▸ **Task input**

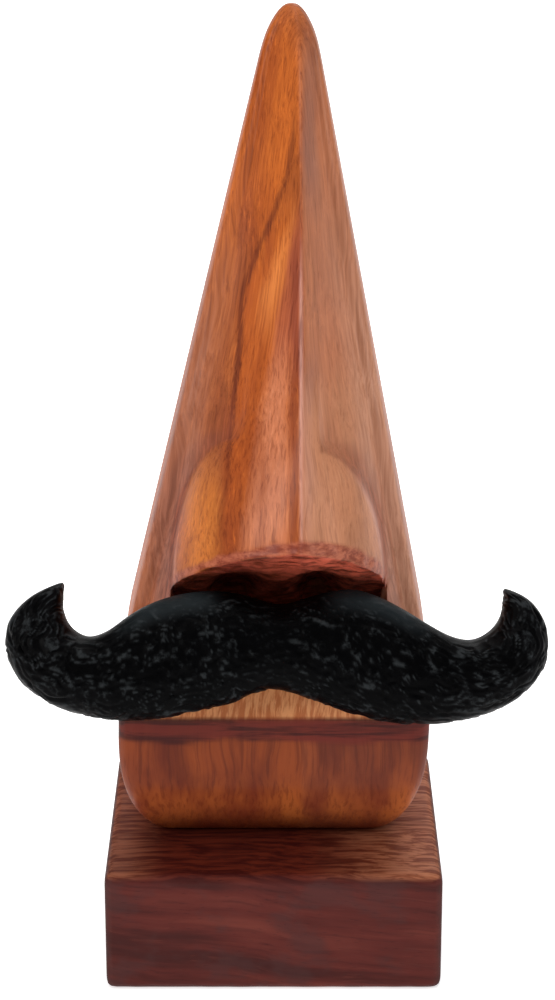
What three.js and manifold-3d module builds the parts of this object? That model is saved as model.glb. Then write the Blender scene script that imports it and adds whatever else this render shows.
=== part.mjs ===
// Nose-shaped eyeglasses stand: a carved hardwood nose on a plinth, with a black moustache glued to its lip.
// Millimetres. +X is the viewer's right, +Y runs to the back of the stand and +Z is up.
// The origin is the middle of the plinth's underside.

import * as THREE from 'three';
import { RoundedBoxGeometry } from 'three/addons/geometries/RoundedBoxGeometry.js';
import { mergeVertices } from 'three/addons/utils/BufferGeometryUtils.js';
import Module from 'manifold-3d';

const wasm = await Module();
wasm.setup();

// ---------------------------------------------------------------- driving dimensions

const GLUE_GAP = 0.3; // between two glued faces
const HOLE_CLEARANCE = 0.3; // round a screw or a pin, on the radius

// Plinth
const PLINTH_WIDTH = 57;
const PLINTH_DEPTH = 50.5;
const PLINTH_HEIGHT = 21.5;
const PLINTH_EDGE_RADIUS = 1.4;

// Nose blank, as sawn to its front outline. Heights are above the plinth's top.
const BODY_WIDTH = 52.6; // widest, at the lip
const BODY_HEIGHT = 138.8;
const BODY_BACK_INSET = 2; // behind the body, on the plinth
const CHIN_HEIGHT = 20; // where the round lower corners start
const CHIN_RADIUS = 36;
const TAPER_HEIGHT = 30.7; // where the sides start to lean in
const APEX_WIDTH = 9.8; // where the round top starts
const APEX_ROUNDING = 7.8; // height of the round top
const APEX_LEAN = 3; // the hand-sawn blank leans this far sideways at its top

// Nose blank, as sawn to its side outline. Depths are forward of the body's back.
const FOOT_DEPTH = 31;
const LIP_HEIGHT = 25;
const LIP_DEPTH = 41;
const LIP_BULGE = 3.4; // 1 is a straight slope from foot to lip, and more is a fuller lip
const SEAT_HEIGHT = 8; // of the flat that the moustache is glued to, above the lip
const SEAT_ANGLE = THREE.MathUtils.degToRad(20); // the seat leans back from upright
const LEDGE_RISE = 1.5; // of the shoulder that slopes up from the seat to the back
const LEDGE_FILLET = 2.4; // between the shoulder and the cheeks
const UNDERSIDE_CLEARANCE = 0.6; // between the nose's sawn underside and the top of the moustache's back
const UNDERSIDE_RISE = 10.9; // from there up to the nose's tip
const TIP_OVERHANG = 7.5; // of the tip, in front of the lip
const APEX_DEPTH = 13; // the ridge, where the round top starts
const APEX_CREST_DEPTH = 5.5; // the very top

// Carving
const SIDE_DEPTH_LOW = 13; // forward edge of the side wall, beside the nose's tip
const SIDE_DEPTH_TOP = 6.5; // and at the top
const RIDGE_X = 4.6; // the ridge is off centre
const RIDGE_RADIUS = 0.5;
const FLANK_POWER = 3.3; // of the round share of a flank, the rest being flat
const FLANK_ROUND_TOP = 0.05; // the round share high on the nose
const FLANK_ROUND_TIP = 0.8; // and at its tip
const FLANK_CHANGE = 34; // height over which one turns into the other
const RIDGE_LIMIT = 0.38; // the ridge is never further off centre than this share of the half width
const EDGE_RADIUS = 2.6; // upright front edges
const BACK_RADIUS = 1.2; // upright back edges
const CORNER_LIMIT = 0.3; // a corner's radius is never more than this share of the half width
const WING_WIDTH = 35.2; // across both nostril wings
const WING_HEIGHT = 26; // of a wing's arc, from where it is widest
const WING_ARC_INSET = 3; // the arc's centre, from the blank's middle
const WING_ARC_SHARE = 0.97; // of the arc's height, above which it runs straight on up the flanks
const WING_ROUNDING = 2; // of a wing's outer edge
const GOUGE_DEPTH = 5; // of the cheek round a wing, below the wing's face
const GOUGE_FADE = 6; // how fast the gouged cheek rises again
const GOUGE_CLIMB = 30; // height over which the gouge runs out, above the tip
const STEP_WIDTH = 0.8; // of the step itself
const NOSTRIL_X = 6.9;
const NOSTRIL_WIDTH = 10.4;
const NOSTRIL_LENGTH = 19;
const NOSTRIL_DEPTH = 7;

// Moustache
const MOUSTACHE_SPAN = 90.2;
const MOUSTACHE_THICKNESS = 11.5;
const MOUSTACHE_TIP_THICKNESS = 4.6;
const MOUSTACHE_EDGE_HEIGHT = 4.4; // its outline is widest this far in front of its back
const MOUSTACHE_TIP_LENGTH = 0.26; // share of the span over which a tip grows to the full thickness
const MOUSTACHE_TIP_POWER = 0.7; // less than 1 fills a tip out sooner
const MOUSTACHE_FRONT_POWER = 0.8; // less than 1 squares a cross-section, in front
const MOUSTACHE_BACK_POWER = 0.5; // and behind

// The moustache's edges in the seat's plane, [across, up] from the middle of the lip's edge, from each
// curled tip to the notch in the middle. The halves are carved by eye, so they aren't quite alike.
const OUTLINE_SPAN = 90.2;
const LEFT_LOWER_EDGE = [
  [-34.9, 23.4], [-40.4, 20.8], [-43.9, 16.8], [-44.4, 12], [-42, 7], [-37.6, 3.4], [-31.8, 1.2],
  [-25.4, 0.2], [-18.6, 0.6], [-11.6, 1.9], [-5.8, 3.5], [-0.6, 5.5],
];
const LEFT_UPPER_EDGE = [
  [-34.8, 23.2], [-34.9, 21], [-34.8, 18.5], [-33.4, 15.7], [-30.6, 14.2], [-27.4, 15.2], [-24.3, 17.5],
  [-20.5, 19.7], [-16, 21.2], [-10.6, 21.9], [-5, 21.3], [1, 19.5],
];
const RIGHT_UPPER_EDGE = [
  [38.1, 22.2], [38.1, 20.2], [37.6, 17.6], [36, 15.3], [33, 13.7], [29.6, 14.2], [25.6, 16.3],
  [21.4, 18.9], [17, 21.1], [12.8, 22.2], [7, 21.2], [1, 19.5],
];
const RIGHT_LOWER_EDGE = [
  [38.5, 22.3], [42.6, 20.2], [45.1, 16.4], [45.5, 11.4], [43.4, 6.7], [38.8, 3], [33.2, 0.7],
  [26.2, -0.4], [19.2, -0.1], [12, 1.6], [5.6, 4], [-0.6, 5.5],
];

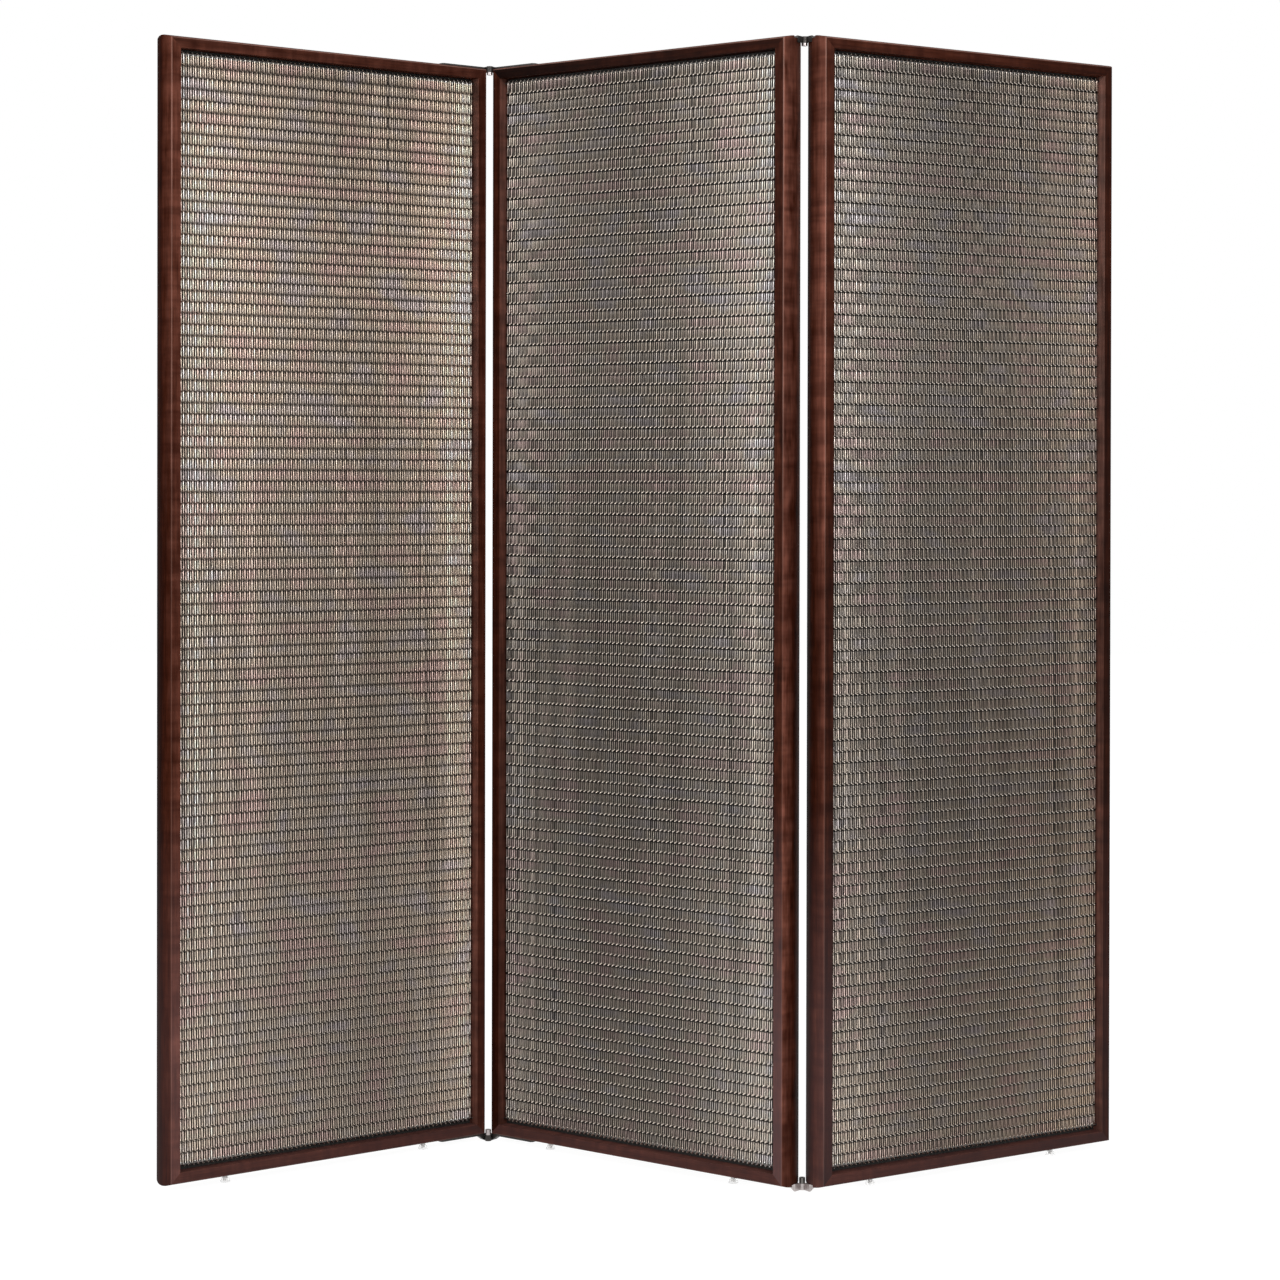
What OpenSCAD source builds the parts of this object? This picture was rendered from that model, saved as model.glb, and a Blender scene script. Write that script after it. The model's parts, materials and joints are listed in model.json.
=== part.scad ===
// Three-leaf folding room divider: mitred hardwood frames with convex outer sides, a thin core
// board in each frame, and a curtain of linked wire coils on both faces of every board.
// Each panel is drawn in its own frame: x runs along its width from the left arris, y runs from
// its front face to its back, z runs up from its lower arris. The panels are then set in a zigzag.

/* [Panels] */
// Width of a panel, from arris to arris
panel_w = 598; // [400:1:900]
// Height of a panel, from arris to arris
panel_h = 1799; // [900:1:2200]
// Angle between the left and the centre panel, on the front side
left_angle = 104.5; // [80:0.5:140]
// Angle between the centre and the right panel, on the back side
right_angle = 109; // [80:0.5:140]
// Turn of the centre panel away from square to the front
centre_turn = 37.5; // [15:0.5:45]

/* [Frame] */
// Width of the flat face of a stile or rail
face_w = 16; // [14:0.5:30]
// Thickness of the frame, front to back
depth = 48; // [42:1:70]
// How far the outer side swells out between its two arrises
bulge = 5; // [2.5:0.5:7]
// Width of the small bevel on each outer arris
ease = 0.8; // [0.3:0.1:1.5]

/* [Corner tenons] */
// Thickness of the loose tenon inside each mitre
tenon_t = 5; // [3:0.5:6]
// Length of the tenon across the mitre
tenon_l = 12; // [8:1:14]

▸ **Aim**
Give back, unchanged, every line from the one with "What OpenSCAD source" to the end of the entries above.

▸ **Reply to the task**
What OpenSCAD source builds the parts of this object? This picture was rendered from that model, saved as model.glb, and a Blender scene script. Write that script after it. The model's parts, materials and joints are listed in model.json.
=== part.scad ===
// Three-leaf folding room divider: mitred hardwood frames with convex outer sides, a thin core
// board in each frame, and a curtain of linked wire coils on both faces of every board.
// Each panel is drawn in its own frame: x runs along its width from the left arris, y runs from
// its front face to its back, z runs up from its lower arris. The panels are then set in a zigzag.

/* [Panels] */
// Width of a panel, from arris to arris
panel_w = 598; // [400:1:900]
// Height of a panel, from arris to arris
panel_h = 1799; // [900:1:2200]
// Angle between the left and the centre panel, on the front side
left_angle = 104.5; // [80:0.5:140]
// Angle between the centre and the right panel, on the back side
right_angle = 109; // [80:0.5:140]
// Turn of the centre panel away from square to the front
centre_turn = 37.5; // [15:0.5:45]

/* [Frame] */
// Width of the flat face of a stile or rail
face_w = 16; // [14:0.5:30]
// Thickness of the frame, front to back
depth = 48; // [42:1:70]
// How far the outer side swells out between its two arrises
bulge = 5; // [2.5:0.5:7]
// Width of the small bevel on each outer arris
ease = 0.8; // [0.3:0.1:1.5]

/* [Corner tenons] */
// Thickness of the loose tenon inside each mitre
tenon_t = 5; // [3:0.5:6]
// Length of the tenon across the mitre
tenon_l = 12; // [8:1:14]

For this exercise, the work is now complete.